Emerging evidence on men and boys: reflections on an EMERGE workshop

A four day workshop at IDS brought together partners in the EMERGE project, academics and activists working on engaging men and boys for gender equality. Benjamin Zeitlyn and Amy Ballard from DFID also attended. The purpose of the workshop was to provide guidance for policy makers on how to include men and boys in programming and policy making for gender equality. It was also a useful opportunity to discuss the final outputs of the EMERGE project. Sessions in the workshop focused on the way men and boys are framed in international development work, interrogating the evidence on the roles of men and boys in gender equality and taking the lessons from EMERGE into policy.   

In true IDS style, the workshop was a participatory experience with group work exploring issues such as the identifying and overcoming the challenges to engaging men and boys in work on gender equality, understanding processes of policy, power and influence and crucially for DFID - communicating with policy makers.

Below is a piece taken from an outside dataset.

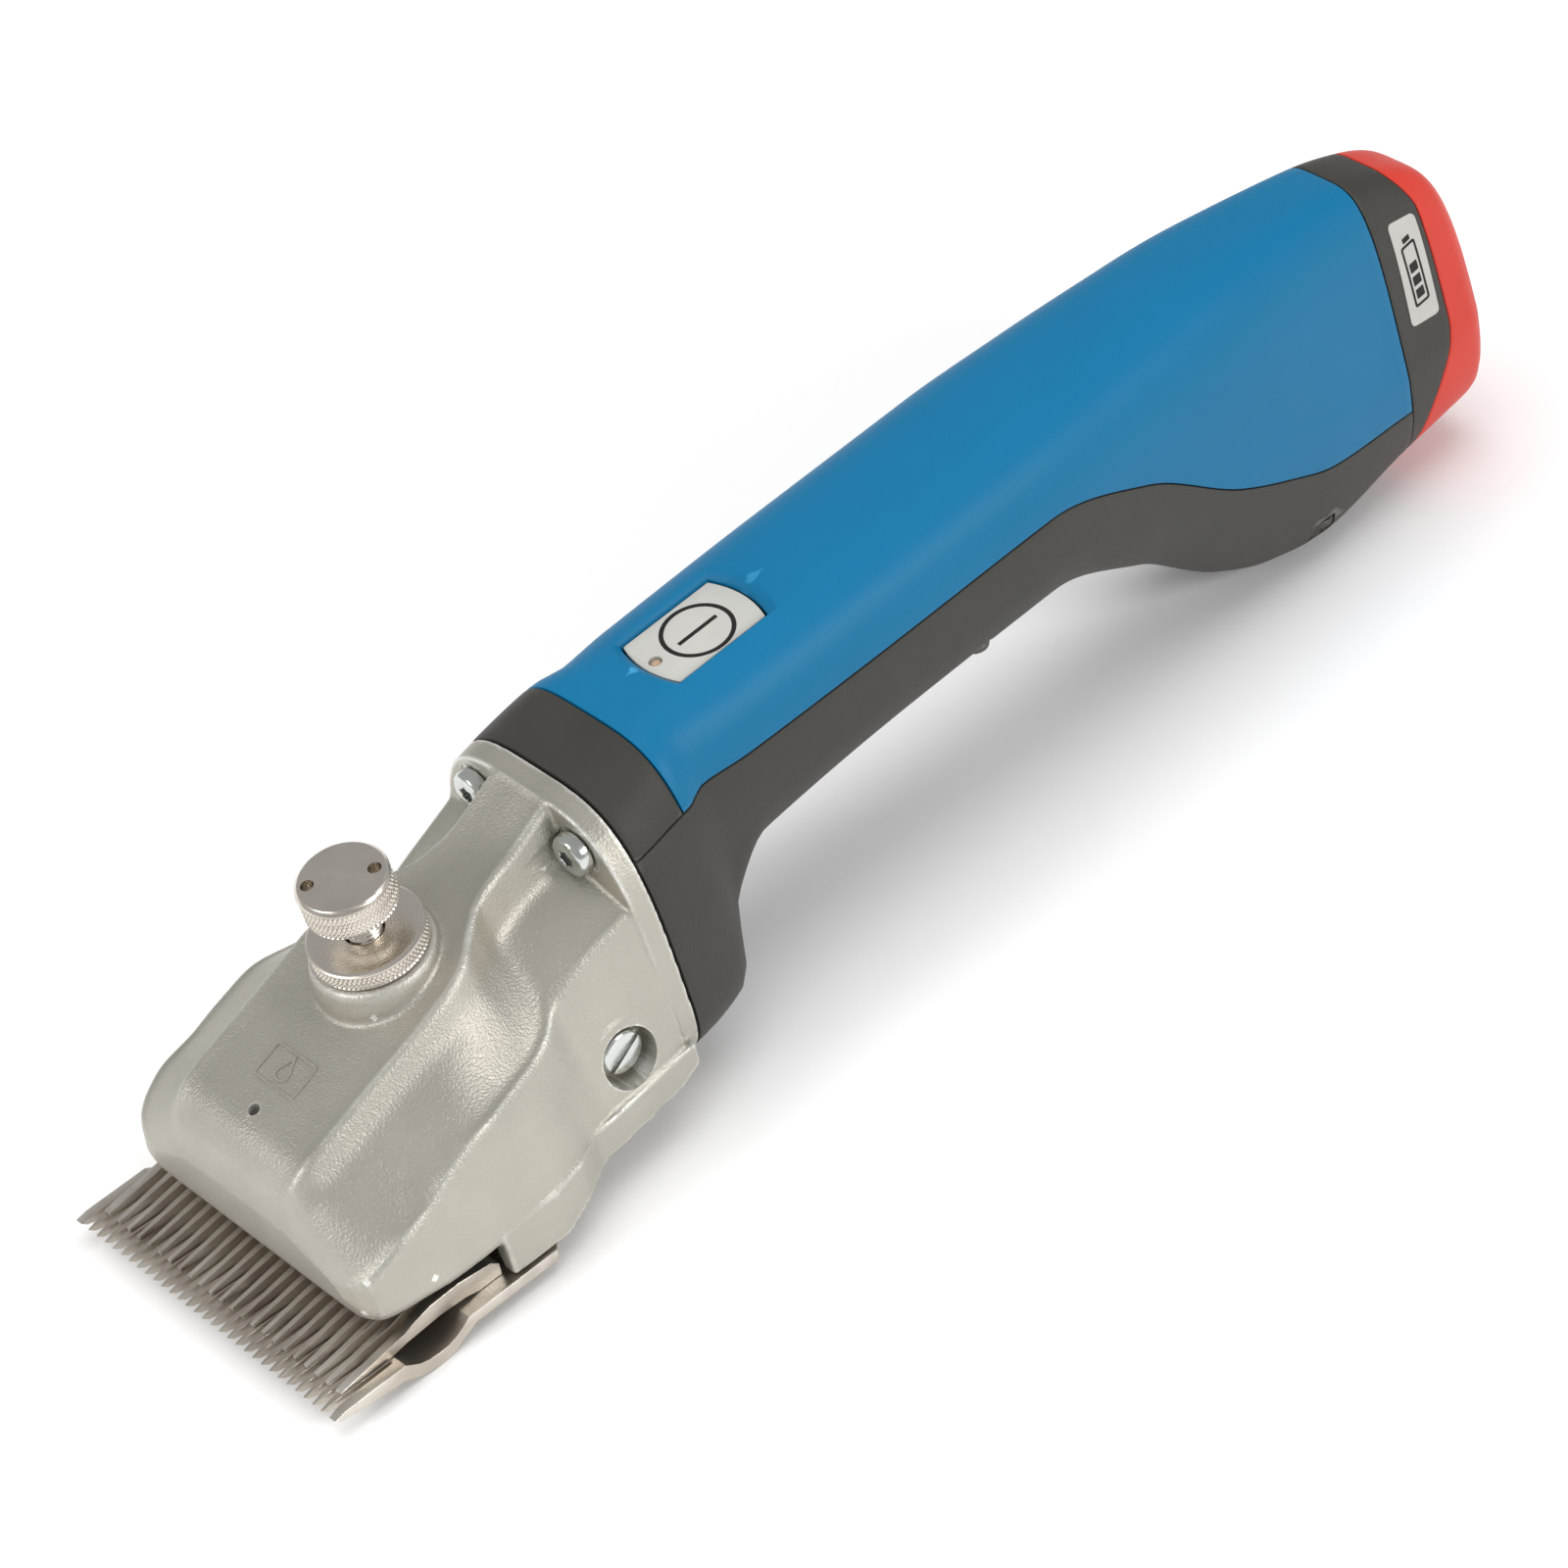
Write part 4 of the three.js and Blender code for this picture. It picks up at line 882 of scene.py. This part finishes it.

I was struck by the processes of translation needed and the delicate balances of different agendas. The diverse group included people from different countries, organisations, disciplines and professional backgrounds. Each has its own language, its own limitations and freedoms. I want to discuss three of these tensions. 

Thinking and doing?

The more academic people in the room were most interested in how to frame, discuss and think about the position of men and boys in working on gender equality, by critically debating and reflecting on the evidence and on documenting promising approaches coming up from the field. The key messages coming out of this discussion were that policy makers need to take a more gender relational and intersectional approach to work on gender, going beyond the silos of girls and women and boys and men. Another message was about how the thinking and the doing should interconnect. We discussed how better framing of these issues could guide improved policy and practice, so that policies and programmes engage more meaningfully with power, positionality and relationships to women’s movements. There is a lot of potential in the EMERGE project for useful theoretical reflection, but with my DFID hat on, I wanted to know more about what to do than how to think. We worked on communicating findings from the EMERGE project to provide more practical suggestions for policy makers.

For men or for women?

There was also a lot of discussion about how to position work on men and boys in relation to wider struggles historically led by the women’s movement for gender equality. Dialogue with the women’s movement and feminists was the clear call from this discussion – but which feminists? Feminists are diverse, just as people advocating for work on men and boys are. Participants in the workshop were unanimously supportive of women’s struggles and pro-feminist but aware that there was some ambivalence towards development programming on men and boys because it was sometimes seen as being in competition with work on girls and women. This trap is one where the importance of ways of thinking and framing this work as being about gender equality comes back into focus. 

From activists to policy makers

Convening individuals and organisations with long histories of working on gender equality brought together experienced leaders of movement(s) in their own countries and internationally. Many of the participants had well-meaning and well-founded critiques of the way work on gender and development is framed and enacted. Asking them to put down their critiques and set out proposals, within the political and practical constraints under which DFID operates was a challenge. It inevitably means compromises, which can be difficult for the leaders of activist groups and networks that represent long standing movements. For DFID, having the discussions, experience and opinions of this knowledgeable group of people translated into suggestions for programmes will be the most important output of the workshop.